What the exercise asks:
Everything from the line with "return washers" through the line with "bpy.context.scene.collection.objects.link(empty)" should be repeated exactly, both of those lines included, and nothing else.

Excerpted records:
· · · · · · ·
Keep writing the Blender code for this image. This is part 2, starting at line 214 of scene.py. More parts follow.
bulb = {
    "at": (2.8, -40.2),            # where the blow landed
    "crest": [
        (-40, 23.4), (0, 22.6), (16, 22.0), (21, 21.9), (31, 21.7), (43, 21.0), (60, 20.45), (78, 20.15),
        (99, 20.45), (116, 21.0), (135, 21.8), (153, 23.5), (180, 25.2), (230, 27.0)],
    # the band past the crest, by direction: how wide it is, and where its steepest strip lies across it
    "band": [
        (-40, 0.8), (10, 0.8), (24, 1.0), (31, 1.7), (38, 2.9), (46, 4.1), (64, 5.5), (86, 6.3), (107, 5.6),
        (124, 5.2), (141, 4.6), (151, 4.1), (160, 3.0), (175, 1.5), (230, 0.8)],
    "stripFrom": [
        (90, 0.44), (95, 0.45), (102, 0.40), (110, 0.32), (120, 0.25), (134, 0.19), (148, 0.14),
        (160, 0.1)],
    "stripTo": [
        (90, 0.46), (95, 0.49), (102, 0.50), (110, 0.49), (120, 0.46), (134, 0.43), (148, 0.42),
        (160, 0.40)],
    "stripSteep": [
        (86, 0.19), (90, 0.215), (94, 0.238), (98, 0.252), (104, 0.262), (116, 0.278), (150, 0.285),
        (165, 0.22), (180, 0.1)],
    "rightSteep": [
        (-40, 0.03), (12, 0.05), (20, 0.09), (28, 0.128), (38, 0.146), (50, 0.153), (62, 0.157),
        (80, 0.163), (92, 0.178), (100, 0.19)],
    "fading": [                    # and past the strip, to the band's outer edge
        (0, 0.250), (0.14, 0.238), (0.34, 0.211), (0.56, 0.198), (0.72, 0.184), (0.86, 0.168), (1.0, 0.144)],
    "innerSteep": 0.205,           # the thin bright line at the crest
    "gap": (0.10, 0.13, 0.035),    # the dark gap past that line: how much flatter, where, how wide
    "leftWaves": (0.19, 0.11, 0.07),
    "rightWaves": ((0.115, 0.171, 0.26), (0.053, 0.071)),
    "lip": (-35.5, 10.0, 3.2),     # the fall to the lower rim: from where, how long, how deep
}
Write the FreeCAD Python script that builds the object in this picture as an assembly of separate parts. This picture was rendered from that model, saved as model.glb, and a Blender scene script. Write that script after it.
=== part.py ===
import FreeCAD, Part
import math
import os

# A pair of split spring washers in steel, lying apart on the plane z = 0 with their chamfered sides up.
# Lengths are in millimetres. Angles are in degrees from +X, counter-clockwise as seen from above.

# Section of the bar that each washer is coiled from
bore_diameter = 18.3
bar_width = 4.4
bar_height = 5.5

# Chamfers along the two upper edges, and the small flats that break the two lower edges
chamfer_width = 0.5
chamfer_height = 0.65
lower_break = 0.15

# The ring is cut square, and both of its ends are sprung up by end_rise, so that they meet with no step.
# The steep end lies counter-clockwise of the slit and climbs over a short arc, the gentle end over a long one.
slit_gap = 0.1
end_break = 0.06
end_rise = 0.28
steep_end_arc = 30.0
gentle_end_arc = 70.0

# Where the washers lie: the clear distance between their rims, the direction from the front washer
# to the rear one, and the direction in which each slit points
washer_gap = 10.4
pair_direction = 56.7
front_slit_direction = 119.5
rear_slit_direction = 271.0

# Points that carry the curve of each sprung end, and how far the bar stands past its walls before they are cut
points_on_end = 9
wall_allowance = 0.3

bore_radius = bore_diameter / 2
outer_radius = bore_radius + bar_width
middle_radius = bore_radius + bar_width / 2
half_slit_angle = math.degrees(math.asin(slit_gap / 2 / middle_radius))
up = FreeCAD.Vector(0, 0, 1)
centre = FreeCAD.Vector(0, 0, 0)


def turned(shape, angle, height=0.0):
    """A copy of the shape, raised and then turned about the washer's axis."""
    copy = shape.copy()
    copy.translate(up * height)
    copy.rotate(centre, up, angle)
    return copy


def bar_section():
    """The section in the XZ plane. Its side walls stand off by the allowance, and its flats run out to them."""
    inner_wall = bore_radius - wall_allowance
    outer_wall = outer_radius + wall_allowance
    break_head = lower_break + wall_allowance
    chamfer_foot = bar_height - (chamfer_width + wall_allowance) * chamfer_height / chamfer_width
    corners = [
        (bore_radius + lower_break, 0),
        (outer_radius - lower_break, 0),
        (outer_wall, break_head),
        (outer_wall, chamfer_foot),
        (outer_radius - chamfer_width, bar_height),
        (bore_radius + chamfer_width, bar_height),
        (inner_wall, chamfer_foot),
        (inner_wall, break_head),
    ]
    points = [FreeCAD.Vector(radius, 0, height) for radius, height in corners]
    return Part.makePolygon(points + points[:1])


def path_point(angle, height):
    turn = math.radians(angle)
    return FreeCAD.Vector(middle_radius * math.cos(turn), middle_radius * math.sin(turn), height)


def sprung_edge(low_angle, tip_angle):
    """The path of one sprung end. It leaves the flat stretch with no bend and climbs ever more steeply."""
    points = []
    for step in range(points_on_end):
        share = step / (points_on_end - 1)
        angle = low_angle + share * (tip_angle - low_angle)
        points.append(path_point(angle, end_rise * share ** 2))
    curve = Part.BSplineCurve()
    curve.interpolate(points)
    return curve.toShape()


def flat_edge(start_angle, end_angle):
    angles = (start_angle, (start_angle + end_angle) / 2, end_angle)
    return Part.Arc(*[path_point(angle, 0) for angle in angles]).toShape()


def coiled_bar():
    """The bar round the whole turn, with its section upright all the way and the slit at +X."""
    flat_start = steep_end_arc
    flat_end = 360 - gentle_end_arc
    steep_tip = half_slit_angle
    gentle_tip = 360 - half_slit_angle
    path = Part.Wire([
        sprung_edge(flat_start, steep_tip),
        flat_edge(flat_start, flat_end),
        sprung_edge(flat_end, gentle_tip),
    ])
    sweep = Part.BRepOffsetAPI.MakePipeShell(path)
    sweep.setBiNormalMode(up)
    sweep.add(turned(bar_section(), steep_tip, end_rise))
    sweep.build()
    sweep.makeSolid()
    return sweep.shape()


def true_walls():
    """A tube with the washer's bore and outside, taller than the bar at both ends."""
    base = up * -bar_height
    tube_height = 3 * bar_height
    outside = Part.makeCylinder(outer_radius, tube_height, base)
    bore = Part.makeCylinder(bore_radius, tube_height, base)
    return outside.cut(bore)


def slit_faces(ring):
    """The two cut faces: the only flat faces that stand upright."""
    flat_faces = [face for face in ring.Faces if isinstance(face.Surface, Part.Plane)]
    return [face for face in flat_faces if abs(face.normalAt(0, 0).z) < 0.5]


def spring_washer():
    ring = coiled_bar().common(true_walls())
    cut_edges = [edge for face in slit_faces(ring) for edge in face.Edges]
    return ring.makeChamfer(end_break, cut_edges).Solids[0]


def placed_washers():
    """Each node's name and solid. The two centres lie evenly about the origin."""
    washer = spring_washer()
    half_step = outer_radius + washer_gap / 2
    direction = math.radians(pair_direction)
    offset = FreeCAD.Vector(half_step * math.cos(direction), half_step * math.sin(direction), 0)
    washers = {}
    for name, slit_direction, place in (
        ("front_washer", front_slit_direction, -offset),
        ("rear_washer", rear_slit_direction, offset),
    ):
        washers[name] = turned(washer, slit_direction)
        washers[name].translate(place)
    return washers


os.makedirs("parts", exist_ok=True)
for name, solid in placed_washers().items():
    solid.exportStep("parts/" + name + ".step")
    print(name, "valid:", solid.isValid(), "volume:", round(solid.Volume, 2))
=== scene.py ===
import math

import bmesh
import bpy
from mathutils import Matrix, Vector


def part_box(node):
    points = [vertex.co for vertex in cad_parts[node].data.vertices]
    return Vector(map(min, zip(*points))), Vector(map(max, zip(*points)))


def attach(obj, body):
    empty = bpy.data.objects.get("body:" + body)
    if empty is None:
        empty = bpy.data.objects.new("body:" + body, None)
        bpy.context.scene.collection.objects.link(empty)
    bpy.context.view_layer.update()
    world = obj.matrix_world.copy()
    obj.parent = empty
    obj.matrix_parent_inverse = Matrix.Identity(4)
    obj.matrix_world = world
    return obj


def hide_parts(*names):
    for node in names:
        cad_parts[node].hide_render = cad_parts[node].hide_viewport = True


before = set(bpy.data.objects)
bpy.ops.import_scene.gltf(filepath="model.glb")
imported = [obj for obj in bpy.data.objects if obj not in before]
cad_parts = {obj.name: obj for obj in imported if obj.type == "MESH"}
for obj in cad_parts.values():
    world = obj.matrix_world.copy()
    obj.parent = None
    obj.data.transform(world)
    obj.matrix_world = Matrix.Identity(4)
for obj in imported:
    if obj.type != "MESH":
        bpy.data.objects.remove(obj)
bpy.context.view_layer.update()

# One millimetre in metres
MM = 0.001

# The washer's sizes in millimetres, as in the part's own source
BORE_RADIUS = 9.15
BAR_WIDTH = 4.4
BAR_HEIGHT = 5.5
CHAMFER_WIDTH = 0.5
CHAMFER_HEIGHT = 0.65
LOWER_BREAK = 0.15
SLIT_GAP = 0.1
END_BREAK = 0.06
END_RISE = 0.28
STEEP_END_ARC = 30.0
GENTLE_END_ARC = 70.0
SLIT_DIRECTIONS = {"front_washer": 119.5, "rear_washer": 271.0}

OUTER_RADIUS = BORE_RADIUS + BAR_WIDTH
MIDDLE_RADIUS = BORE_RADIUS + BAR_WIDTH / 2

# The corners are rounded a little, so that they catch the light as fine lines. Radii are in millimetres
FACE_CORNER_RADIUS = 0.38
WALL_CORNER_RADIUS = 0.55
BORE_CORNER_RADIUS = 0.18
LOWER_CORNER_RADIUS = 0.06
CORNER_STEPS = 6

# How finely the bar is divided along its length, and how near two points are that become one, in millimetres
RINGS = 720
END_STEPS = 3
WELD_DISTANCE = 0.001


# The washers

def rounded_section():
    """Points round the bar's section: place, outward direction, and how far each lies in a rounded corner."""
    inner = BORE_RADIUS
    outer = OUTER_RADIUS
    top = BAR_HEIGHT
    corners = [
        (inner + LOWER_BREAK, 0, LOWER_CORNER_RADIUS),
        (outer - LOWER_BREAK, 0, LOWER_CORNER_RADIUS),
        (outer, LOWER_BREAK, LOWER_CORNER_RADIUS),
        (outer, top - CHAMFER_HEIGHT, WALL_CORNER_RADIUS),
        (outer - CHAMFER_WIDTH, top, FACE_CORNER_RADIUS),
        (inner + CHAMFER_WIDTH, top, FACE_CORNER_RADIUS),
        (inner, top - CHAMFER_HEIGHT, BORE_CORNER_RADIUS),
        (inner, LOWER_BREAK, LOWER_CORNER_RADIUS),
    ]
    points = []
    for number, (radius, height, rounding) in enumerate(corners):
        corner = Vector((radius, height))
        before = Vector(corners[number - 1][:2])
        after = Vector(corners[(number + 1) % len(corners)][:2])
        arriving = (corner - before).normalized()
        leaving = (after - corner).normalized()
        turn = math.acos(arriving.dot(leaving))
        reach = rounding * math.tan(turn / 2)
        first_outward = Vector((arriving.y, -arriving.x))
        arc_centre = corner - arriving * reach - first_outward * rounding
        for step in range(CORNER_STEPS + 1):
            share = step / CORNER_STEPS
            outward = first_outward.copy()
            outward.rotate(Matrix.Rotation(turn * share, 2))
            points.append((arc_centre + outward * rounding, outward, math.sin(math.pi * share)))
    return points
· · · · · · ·
Full response:
    return washers


os.makedirs("parts", exist_ok=True)
for name, solid in placed_washers().items():
    solid.exportStep("parts/" + name + ".step")
    print(name, "valid:", solid.isValid(), "volume:", round(solid.Volume, 2))
=== scene.py ===
import math

import bmesh
import bpy
from mathutils import Matrix, Vector


def part_box(node):
    points = [vertex.co for vertex in cad_parts[node].data.vertices]
    return Vector(map(min, zip(*points))), Vector(map(max, zip(*points)))


def attach(obj, body):
    empty = bpy.data.objects.get("body:" + body)
    if empty is None:
        empty = bpy.data.objects.new("body:" + body, None)
        bpy.context.scene.collection.objects.link(empty)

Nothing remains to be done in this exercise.